- Battle of Mangal: Part of the Afghan–Sikh Wars
| Date | 10 November 1821 |
| Location | Mangli, Khyber Pakhtunkhwa Province (Pakistan) |
| Result | Sikh victory |

Belligerents
- Sikh Empire: Jadoon Tareen Awan

Commanders and leaders
- Hari Singh Nalwa: Bostan Khan Muhammad Awan

Strength
- 7,000: 25,000

Casualties and losses
- Unknown: 2,000 killed

= Battle of Mangal =

1821 battle of the Afghan–Sikh Wars

The Battle of Mangal was fought between the Sikh forces led by Hari Singh Nalwa and the Jadoon, led by Muhammad Khan

==Background and Battle==

Maharaja Ranjit Singh deployed Hari Singh Nalwa. He marched by Muzaffarabad and Pakhli with 7,000 foot soldiers under his command. When he reached Mangal, around 25,000 Pashtun and Hazara troops and their leader, Muhammad Khan Tarin, who opposed the Sikh's passage, attacked the Sikhs.
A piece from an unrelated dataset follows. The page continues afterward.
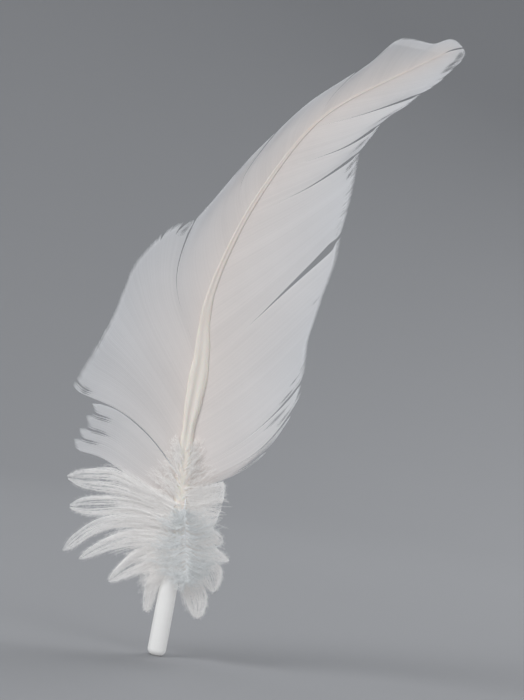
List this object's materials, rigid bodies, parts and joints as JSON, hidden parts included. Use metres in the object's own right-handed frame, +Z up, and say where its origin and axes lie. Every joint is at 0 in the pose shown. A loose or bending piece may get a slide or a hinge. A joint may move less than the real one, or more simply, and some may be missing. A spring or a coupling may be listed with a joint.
{
  "type": "quill pen",
  "caption": "Upright white feather quill with a hollow round-ended barrel, a grooved bending shaft, split vanes and downy base, its barb panels sprung along the shaft.",
  "frame": {"origin": "middle of the barrel's rounded lower end, on the barrel's axis", "axes": "+Z up the barrel towards the plume, +X towards the side to which the tip bends, -Y towards the hollow (grooved) face"},
  "size_m": [0.1083, 0.0251, 0.2193],
  "materials": {
    "quill_horn": "satin horn (keratin)",
    "pulp": "dry, matte",
    "pith": "foamy, matte",
    "vane": "soft barbs with a low sheen",
    "down": "fluffy, matte"
  },
  "bodies": {
    "shaft": {"calamus_barrel": "quill_horn", "lower_umbilicus_plug": "pulp", "pulp_caps": "pulp", "upper_umbilicus_cap": "pulp", "rachis_cortex": "quill_horn", "rachis_pith": "pith"},
    "right_vane_1": {"right_vane_1": "vane"},
    "right_vane_2": {"right_vane_2": "vane"},
    "right_vane_3": {"right_vane_3": "vane"},
    "right_vane_4": {"right_vane_4": "vane"},
    "right_vane_5": {"right_vane_5": "vane"},
    "right_vane_6": {"right_vane_6": "vane"},
    "right_vane_7": {"right_vane_7": "vane"},
    "left_vane_1": {"left_vane_1": "vane"},
    "left_vane_2": {"left_vane_2": "vane"},
    "left_vane_3": {"left_vane_3": "vane"},
    "left_vane_4": {"left_vane_4": "vane"},
    "left_vane_5": {"left_vane_5": "vane"},
    "left_down": {"left_down_1": "down", "left_down_2": "down", "left_down_3": "down", "left_down_4": "down", "left_down_5": "down", "left_down_6": "down"},
    "right_down": {"right_down_1": "down", "right_down_2": "down", "right_down_3": "down", "right_down_4": "down", "right_down_5": "down"},
    "afterfeather": {"afterfeather_shaft": "quill_horn", "afterfeather_down_left": "down", "afterfeather_down_right": "down"}
  },
  "joints": [
    {"name": "right_vane_1_flex", "type": "hinge", "parent": "shaft", "child": "right_vane_1", "pos_m": [0.00142, -0.00005, 0.05664], "axis": [-0.1435, -0.0179, 0.9895], "range_deg": [-25, 25], "stiffness_Nm_per_rad": 0.000136},
    {"name": "right_vane_2_flex", "type": "hinge", "parent": "shaft", "child": "right_vane_2", "pos_m": [0.00088, -0.00014, 0.06061], "axis": [-0.1301, -0.0238, 0.9912], "range_deg": [-25, 25], "stiffness_Nm_per_rad": 0.000427},
    {"name": "right_vane_3_flex", "type": "hinge", "parent": "shaft", "child": "right_vane_3", "pos_m": [0.0002, -0.0012, 0.08171], "axis": [-0.0159, -0.0542, 0.9984], "range_deg": [-25, 25], "stiffness_Nm_per_rad": 0.00262},
    {"name": "right_vane_4_flex", "type": "hinge", "parent": "shaft", "child": "right_vane_4", "pos_m": [0.00184, -0.00492, 0.12487], "axis": [0.0798, -0.1092, 0.9908], "range_deg": [-25, 25], "stiffness_Nm_per_rad": 0.00153},
    {"name": "right_vane_5_flex", "type": "hinge", "parent": "shaft", "child": "right_vane_5", "pos_m": [0.00731, -0.00898, 0.15807], "axis": [0.3719, -0.1437, 0.9171], "range_deg": [-25, 25], "stiffness_Nm_per_rad": 0.000132},
    {"name": "right_vane_6_flex", "type": "hinge", "parent": "shaft", "child": "right_vane_6", "pos_m": [0.01511, -0.01174, 0.17451], "axis": [0.4756, -0.155, 0.8659], "range_deg": [-25, 25], "stiffness_Nm_per_rad": 0.000111},
    {"name": "right_vane_7_flex", "type": "hinge", "parent": "shaft", "child": "right_vane_7", "pos_m": [0.03814, -0.01643, 0.19801], "axis": [0.7628, -0.1334, 0.6328], "range_deg": [-25, 25], "stiffness_Nm_per_rad": 0.0000154},
    {"name": "left_vane_1_flex", "type": "hinge", "parent": "shaft", "child": "left_vane_1", "pos_m": [-0.00443, -0.00006, 0.05646], "axis": [-0.0954, -0.0182, 0.9953], "range_deg": [-25, 25], "stiffness_Nm_per_rad": 0.00101},
    {"name": "left_vane_2_flex", "type": "hinge", "parent": "shaft", "child": "left_vane_2", "pos_m": [-0.00563, -0.00128, 0.08223], "axis": [-0.0342, -0.0545, 0.9979], "range_deg": [-25, 25], "stiffness_Nm_per_rad": 0.00259},
    {"name": "left_vane_3_flex", "type": "hinge", "parent": "shaft", "child": "left_vane_3", "pos_m": [-0.00245, -0.00508, 0.12658], "axis": [0.162, -0.1105, 0.9806], "range_deg": [-25, 25], "stiffness_Nm_per_rad": 0.000163},
    {"name": "left_vane_4_flex", "type": "hinge", "parent": "shaft", "child": "left_vane_4", "pos_m": [0.01089, -0.01086, 0.16848], "axis": [0.4565, -0.1498, 0.877], "range_deg": [-25, 25], "stiffness_Nm_per_rad": 0.0000262},
    {"name": "left_vane_5_flex", "type": "hinge", "parent": "shaft", "child": "left_vane_5", "pos_m": [0.03826, -0.01693, 0.2005], "axis": [0.7838, -0.1298, 0.6073], "range_deg": [-25, 25], "stiffness_Nm_per_rad": 0.0000316},
    {"name": "left_down_flex", "type": "hinge", "parent": "shaft", "child": "left_down", "pos_m": [-0.00371, 0.00004, 0.03941], "axis": [-0.018, -0.0013, 0.9998], "range_deg": [-25, 25], "stiffness_Nm_per_rad": 0.00319},
    {"name": "right_down_flex", "type": "hinge", "parent": "shaft", "child": "right_down", "pos_m": [0.00258, 0.00002, 0.04128], "axis": [-0.0669, -0.003, 0.9978], "range_deg": [-8, 25], "stiffness_Nm_per_rad": 0.000269},
    {"name": "afterfeather_flex", "type": "hinge", "parent": "shaft", "child": "afterfeather", "pos_m": [0.0006, -0.0054, 0.051], "axis": [1, 0, 0], "range_deg": [-35, 2], "stiffness_Nm_per_rad": 0.000406}
  ]
}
Despite being outnumbered, the Sikhs defeated their opponents with a loss of 2,000 men.

==Aftermath==

The Jaduns to save their town paid down a fine of 5 and a half rupees per house to the Sikhs. Hari Singh Nalwa then built a fort at Nawanshahr. The Maharaja, partly pleased with the treasures and partly to reward his lieutenant for the victory, made Hari Singh Nalwa the governor of the entirety of Hazara.